A small quibble. I don’t think it was right to use the word “tax” in connection with the charge for delivering a letter. The charge was instead a fee for providing a particular service.
I agree the wording was slightly misleading there and I’ve changed it now; it’s not wholly inaccurate to refer to taxation in this context, though, given that the pamphlet is in the first instance concerned with the “tax on the transmission of letters”. http://books.google.co.uk/books?id=PJQIAAAAQAAJ&printsec=frontcover&source=gbs_ge_summary_r&cad=0#v=onepage&q&f=false
Interesting stuff.

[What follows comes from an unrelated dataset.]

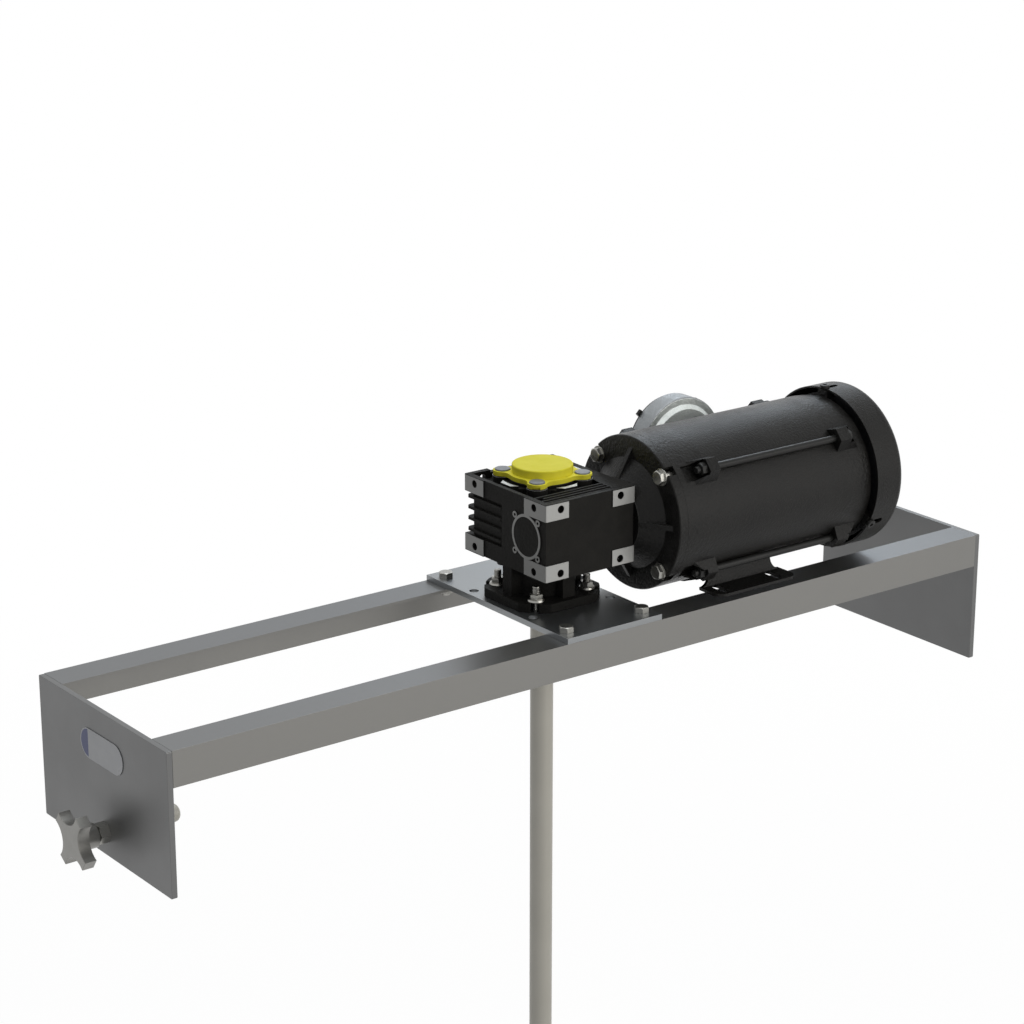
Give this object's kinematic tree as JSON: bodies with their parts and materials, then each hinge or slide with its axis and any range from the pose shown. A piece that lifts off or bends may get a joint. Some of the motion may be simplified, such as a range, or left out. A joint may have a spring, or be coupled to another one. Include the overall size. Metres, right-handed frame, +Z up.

Was there contemporary comment on this impact of postal reform, as there was re the impact of the railways on perceptions of space?
Nothing that I’ve come across (so far) states as much so explicitly but it feels implicit in some of the discussion, especially in Hill’s ideas around the reform’s implications.
From what I’ve read so far, nothing so explicitly stated, but it seems to me implied in much of what Hill is proposing. I have more reading to do on contemporary responses though, and also wonder if there’s cross-over linking railways and the post.